Prompt:
Provide the data again in its entirety, exactly as given.

Data block:
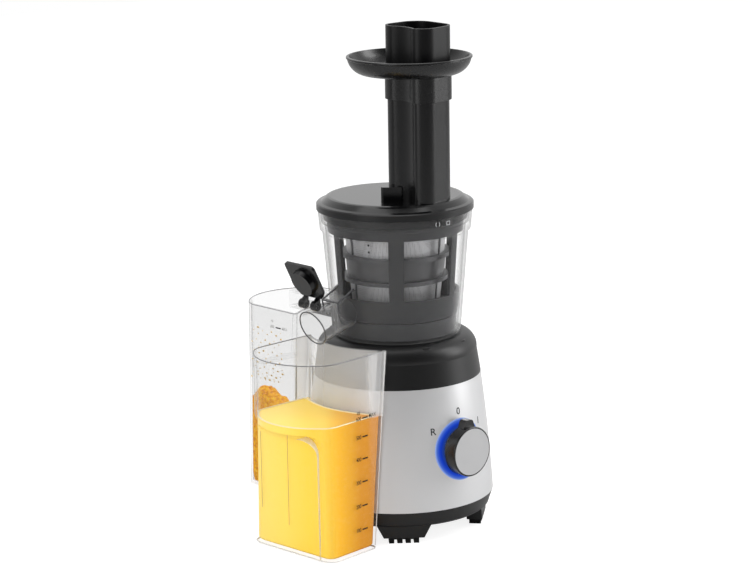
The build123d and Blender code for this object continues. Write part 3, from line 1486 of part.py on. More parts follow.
export_step(feed_tray.part, "parts/feed_tray.step")

with BuildPart() as pusher:
    bean_prism(-chute_wall - slip, pusher_foot, tray_floor + 2)
    bean_prism(pusher_flare, tray_floor + flat_gap, pusher_top)
    bean_prism(-chute_wall - slip - pusher_wall, pusher_foot + 2.5, pusher_top, mode=Mode.SUBTRACT)
    bean_prism(pusher_flare - head_wall, tray_floor + flat_gap + 2.5, pusher_top + 1, mode=Mode.SUBTRACT)
pusher.part.label = "pusher"
export_step(pusher.part, "parts/pusher.step")


# ================================================================ juice jug and pulp container
def between_ends(pair, share):
    """A value part way between its floor and rim values, either a number or a point."""
    if isinstance(pair[0], tuple):
        return tuple(low + (high - low) * share for low, high in zip(*pair))
    return pair[0] + (pair[1] - pair[0]) * share


def vessel_face(height, inset, turn, shift):
    """The vessel's level section at a height, drawn in by an inset."""
    share = height / vessel_height
    bay = between_ends(jug_bay, share) + inset
    half = between_ends(jug_bay_half, share) - inset * 0.8
    bay_end = (sqrt(bay ** 2 - half ** 2), half)
    nose = between_ends(jug_nose, share)
    nose = (nose[0] + inset * 0.95, nose[1] - inset * 0.7)
    side = between_ends(jug_side, share)
    side = (side[0] + inset * 0.4, side[1] - inset)
    shoulder = between_ends(jug_shoulder, share)
    shoulder = (shoulder[0] - inset * 0.2, shoulder[1] - inset)
    corner = between_ends(jug_corner, share)
    corner = (corner[0] - inset * 0.7, corner[1] - inset * 0.7)
    face = between_ends(jug_face, share)
    face = (face[0] - inset * 0.85, face[1] - inset * 0.5)
    reach = between_ends(jug_reach, share) - inset
    place = Plane(
        origin=(axis_x + shift[0], axis_y + shift[1], height),
        x_dir=(cos(radians(turn)), sin(radians(turn)), 0),
        z_dir=(0, 0, 1),
    )
    with BuildSketch(place) as section:
        with BuildLine():
            ThreePointArc((bay_end[0], -bay_end[1]), (bay, 0), bay_end)
            ThreePointArc(bay_end, nose, side)
            Line(side, shoulder)
            ThreePointArc(shoulder, corner, face)
            ThreePointArc(face, (reach, 0), (face[0], -face[1]))
            ThreePointArc((face[0], -face[1]), (corner[0], -corner[1]), (shoulder[0], -shoulder[1]))
            Line((shoulder[0], -shoulder[1]), (side[0], -side[1]))
            ThreePointArc((side[0], -side[1]), (nose[0], -nose[1]), (bay_end[0], -bay_end[1]))
        make_face()
    return section.sketch.face()


def grip_cut(distance, spread, height, turn, shift):
    """The flat grip: all that lies past a distance, under a rounded arch."""
    out = (cos(radians(turn)), sin(radians(turn)))
    place = (axis_x + shift[0] + distance * out[0], axis_y + shift[1] + distance * out[1], 0)
    with BuildSketch(Plane(origin=place, x_dir=(-out[1], out[0], 0), z_dir=(out[0], out[1], 0))) as arch:
        RectangleRounded(2 * spread, 2 * height, grip_corner)
    extrude(arch.sketch, amount=40, mode=Mode.SUBTRACT)


vessel_places = {
    "juice_jug": (180 + jug_turn, (0, 0)),
    "pulp_container": (90, container_shift),
}
cavities = {}
for place_name, (turn, shift) in vessel_places.items():
    with BuildPart() as cavity:
        loft([
            vessel_face(jug_floor, jug_wall, turn, shift),
            vessel_face(vessel_height + 0.5, jug_wall, turn, shift),
        ])
        grip_cut(grip_face - jug_wall, grip_half + jug_wall, grip_top + jug_wall, turn, shift)
    cavities[place_name] = cavity.part

with BuildPart() as juice_jug:
    loft([vessel_face(0, 0, 180 + jug_turn, (0, 0)), vessel_face(vessel_height, 0, 180 + jug_turn, (0, 0))])
    grip_cut(grip_face, grip_half, grip_top, 180 + jug_turn, (0, 0))
    add(cavities["juice_jug"], mode=Mode.SUBTRACT)
juice_jug.part.label = "juice_jug"
export_step(juice_jug.part, "parts/juice_jug.step")

with BuildPart() as pulp_container:
    loft([vessel_face(0, 0, 90, container_shift), vessel_face(vessel_height, 0, 90, container_shift)])
    grip_cut(grip_face, grip_half, grip_top, 90, container_shift)
    add(cavities["pulp_container"], mode=Mode.SUBTRACT)
pulp_container.part.label = "pulp_container"
export_step(pulp_container.part, "parts/pulp_container.step")
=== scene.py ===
"""Looks of a cold press juicer: silver motor base, clear bowl, feed chute with its tray,
juice jug and pulp container."""

import math

import bmesh
import bpy
from mathutils import Matrix, Vector, noise


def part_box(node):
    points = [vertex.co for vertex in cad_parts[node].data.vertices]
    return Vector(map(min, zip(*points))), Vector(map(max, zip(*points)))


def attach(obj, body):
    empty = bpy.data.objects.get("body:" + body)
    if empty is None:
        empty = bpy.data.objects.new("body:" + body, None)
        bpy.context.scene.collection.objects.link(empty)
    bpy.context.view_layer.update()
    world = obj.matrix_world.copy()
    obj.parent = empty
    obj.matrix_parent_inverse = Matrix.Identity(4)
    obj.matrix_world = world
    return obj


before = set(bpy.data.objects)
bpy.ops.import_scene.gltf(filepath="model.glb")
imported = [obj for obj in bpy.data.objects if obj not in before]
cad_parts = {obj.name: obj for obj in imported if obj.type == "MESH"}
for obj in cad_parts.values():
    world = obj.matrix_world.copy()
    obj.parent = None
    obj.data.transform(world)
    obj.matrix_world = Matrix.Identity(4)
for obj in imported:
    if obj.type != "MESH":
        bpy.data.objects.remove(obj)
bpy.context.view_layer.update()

# ---- the machine's own axis
# Everything round in the machine turns about one upright line, the drive shaft's. Places are given
# from that line in millimetres, with heights above the worktop.
mm = 0.001
shaft_low, shaft_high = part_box("drive_shaft")
axis_x = (shaft_low.x + shaft_high.x) / 2
axis_y = (shaft_low.y + shaft_high.y) / 2


def place(x, y, z):
    """A point given in millimetres from the machine's axis."""
    return Vector((axis_x + x * mm, axis_y + y * mm, z * mm))


# ---- silver shell of the motor base
# Drawn and rolled steel, painted a satin silver. The paint holds fine metal flake, so it shines
# softly and evenly, with no brush lines, and picks up a broad light and dark side.
def colour(code):
    """A colour written as sRGB hex, as linear values."""
    parts = [int(code[i:i + 2], 16) / 255 for i in (1, 3, 5)]
    return tuple(v / 12.92 if v <= 0.04045 else ((v + 0.055) / 1.055) ** 2.4
                 for v in parts) + (1.0,)


def add_node(tree, kind, links=None, **settings):
    """Adds a node, sets it up, and gives each named input a value or joins it to an output."""
    made = tree.nodes.new(kind)
    for name, value in settings.items():
        setattr(made, name, value)
    for name, value in (links or {}).items():
        if isinstance(value, bpy.types.NodeSocket):
            tree.links.new(value, made.inputs[name])
        else:
            made.inputs[name].default_value = value
    return made


def new_material(name):
    """An empty material and its node tree."""
    material = bpy.data.materials.new(name)
    material.use_nodes = True
    material.node_tree.nodes.clear()
    return material, material.node_tree


def dress(material, *nodes):
    """Gives CAD nodes their material."""
    for name in nodes:
        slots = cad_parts[name].data.materials
        slots.clear()
        slots.append(material)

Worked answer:
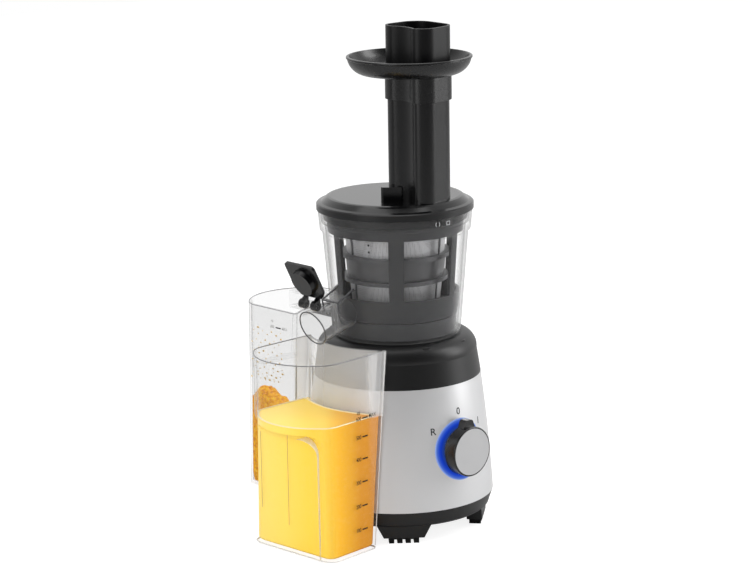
The build123d and Blender code for this object continues. Write part 3, from line 1486 of part.py on. More parts follow.
export_step(feed_tray.part, "parts/feed_tray.step")

with BuildPart() as pusher:
    bean_prism(-chute_wall - slip, pusher_foot, tray_floor + 2)
    bean_prism(pusher_flare, tray_floor + flat_gap, pusher_top)
    bean_prism(-chute_wall - slip - pusher_wall, pusher_foot + 2.5, pusher_top, mode=Mode.SUBTRACT)
    bean_prism(pusher_flare - head_wall, tray_floor + flat_gap + 2.5, pusher_top + 1, mode=Mode.SUBTRACT)
pusher.part.label = "pusher"
export_step(pusher.part, "parts/pusher.step")


# ================================================================ juice jug and pulp container
def between_ends(pair, share):
    """A value part way between its floor and rim values, either a number or a point."""
    if isinstance(pair[0], tuple):
        return tuple(low + (high - low) * share for low, high in zip(*pair))
    return pair[0] + (pair[1] - pair[0]) * share


def vessel_face(height, inset, turn, shift):
    """The vessel's level section at a height, drawn in by an inset."""
    share = height / vessel_height
    bay = between_ends(jug_bay, share) + inset
    half = between_ends(jug_bay_half, share) - inset * 0.8
    bay_end = (sqrt(bay ** 2 - half ** 2), half)
    nose = between_ends(jug_nose, share)
    nose = (nose[0] + inset * 0.95, nose[1] - inset * 0.7)
    side = between_ends(jug_side, share)
    side = (side[0] + inset * 0.4, side[1] - inset)
    shoulder = between_ends(jug_shoulder, share)
    shoulder = (shoulder[0] - inset * 0.2, shoulder[1] - inset)
    corner = between_ends(jug_corner, share)
    corner = (corner[0] - inset * 0.7, corner[1] - inset * 0.7)
    face = between_ends(jug_face, share)
    face = (face[0] - inset * 0.85, face[1] - inset * 0.5)
    reach = between_ends(jug_reach, share) - inset
    place = Plane(
        origin=(axis_x + shift[0], axis_y + shift[1], height),
        x_dir=(cos(radians(turn)), sin(radians(turn)), 0),
        z_dir=(0, 0, 1),
    )
    with BuildSketch(place) as section:
        with BuildLine():
            ThreePointArc((bay_end[0], -bay_end[1]), (bay, 0), bay_end)
            ThreePointArc(bay_end, nose, side)
            Line(side, shoulder)
            ThreePointArc(shoulder, corner, face)
            ThreePointArc(face, (reach, 0), (face[0], -face[1]))
            ThreePointArc((face[0], -face[1]), (corner[0], -corner[1]), (shoulder[0], -shoulder[1]))
            Line((shoulder[0], -shoulder[1]), (side[0], -side[1]))
            ThreePointArc((side[0], -side[1]), (nose[0], -nose[1]), (bay_end[0], -bay_end[1]))
        make_face()
    return section.sketch.face()


def grip_cut(distance, spread, height, turn, shift):
    """The flat grip: all that lies past a distance, under a rounded arch."""
    out = (cos(radians(turn)), sin(radians(turn)))
    place = (axis_x + shift[0] + distance * out[0], axis_y + shift[1] + distance * out[1], 0)
    with BuildSketch(Plane(origin=place, x_dir=(-out[1], out[0], 0), z_dir=(out[0], out[1], 0))) as arch:
        RectangleRounded(2 * spread, 2 * height, grip_corner)
    extrude(arch.sketch, amount=40, mode=Mode.SUBTRACT)


vessel_places = {
    "juice_jug": (180 + jug_turn, (0, 0)),
    "pulp_container": (90, container_shift),
}
cavities = {}
for place_name, (turn, shift) in vessel_places.items():
    with BuildPart() as cavity:
        loft([
            vessel_face(jug_floor, jug_wall, turn, shift),
            vessel_face(vessel_height + 0.5, jug_wall, turn, shift),
        ])
        grip_cut(grip_face - jug_wall, grip_half + jug_wall, grip_top + jug_wall, turn, shift)
    cavities[place_name] = cavity.part

with BuildPart() as juice_jug:
    loft([vessel_face(0, 0, 180 + jug_turn, (0, 0)), vessel_face(vessel_height, 0, 180 + jug_turn, (0, 0))])
    grip_cut(grip_face, grip_half, grip_top, 180 + jug_turn, (0, 0))
    add(cavities["juice_jug"], mode=Mode.SUBTRACT)
juice_jug.part.label = "juice_jug"
export_step(juice_jug.part, "parts/juice_jug.step")

with BuildPart() as pulp_container:
    loft([vessel_face(0, 0, 90, container_shift), vessel_face(vessel_height, 0, 90, container_shift)])
    grip_cut(grip_face, grip_half, grip_top, 90, container_shift)
    add(cavities["pulp_container"], mode=Mode.SUBTRACT)
pulp_container.part.label = "pulp_container"
export_step(pulp_container.part, "parts/pulp_container.step")
=== scene.py ===
"""Looks of a cold press juicer: silver motor base, clear bowl, feed chute with its tray,
juice jug and pulp container."""

import math

import bmesh
import bpy
from mathutils import Matrix, Vector, noise


def part_box(node):
    points = [vertex.co for vertex in cad_parts[node].data.vertices]
    return Vector(map(min, zip(*points))), Vector(map(max, zip(*points)))


def attach(obj, body):
    empty = bpy.data.objects.get("body:" + body)
    if empty is None:
        empty = bpy.data.objects.new("body:" + body, None)
        bpy.context.scene.collection.objects.link(empty)
    bpy.context.view_layer.update()
    world = obj.matrix_world.copy()
    obj.parent = empty
    obj.matrix_parent_inverse = Matrix.Identity(4)
    obj.matrix_world = world
    return obj


before = set(bpy.data.objects)
bpy.ops.import_scene.gltf(filepath="model.glb")
imported = [obj for obj in bpy.data.objects if obj not in before]
cad_parts = {obj.name: obj for obj in imported if obj.type == "MESH"}
for obj in cad_parts.values():
    world = obj.matrix_world.copy()
    obj.parent = None
    obj.data.transform(world)
    obj.matrix_world = Matrix.Identity(4)
for obj in imported:
    if obj.type != "MESH":
        bpy.data.objects.remove(obj)
bpy.context.view_layer.update()

# ---- the machine's own axis
# Everything round in the machine turns about one upright line, the drive shaft's. Places are given
# from that line in millimetres, with heights above the worktop.
mm = 0.001
shaft_low, shaft_high = part_box("drive_shaft")
axis_x = (shaft_low.x + shaft_high.x) / 2
axis_y = (shaft_low.y + shaft_high.y) / 2


def place(x, y, z):
    """A point given in millimetres from the machine's axis."""
    return Vector((axis_x + x * mm, axis_y + y * mm, z * mm))


# ---- silver shell of the motor base
# Drawn and rolled steel, painted a satin silver. The paint holds fine metal flake, so it shines
# softly and evenly, with no brush lines, and picks up a broad light and dark side.
def colour(code):
    """A colour written as sRGB hex, as linear values."""
    parts = [int(code[i:i + 2], 16) / 255 for i in (1, 3, 5)]
    return tuple(v / 12.92 if v <= 0.04045 else ((v + 0.055) / 1.055) ** 2.4
                 for v in parts) + (1.0,)


def add_node(tree, kind, links=None, **settings):
    """Adds a node, sets it up, and gives each named input a value or joins it to an output."""
    made = tree.nodes.new(kind)
    for name, value in settings.items():
        setattr(made, name, value)
    for name, value in (links or {}).items():
        if isinstance(value, bpy.types.NodeSocket):
            tree.links.new(value, made.inputs[name])
        else:
            made.inputs[name].default_value = value
    return made


def new_material(name):
    """An empty material and its node tree."""
    material = bpy.data.materials.new(name)
    material.use_nodes = True
    material.node_tree.nodes.clear()
    return material, material.node_tree


def dress(material, *nodes):
    """Gives CAD nodes their material."""
    for name in nodes:
        slots = cad_parts[name].data.materials
        slots.clear()
        slots.append(material)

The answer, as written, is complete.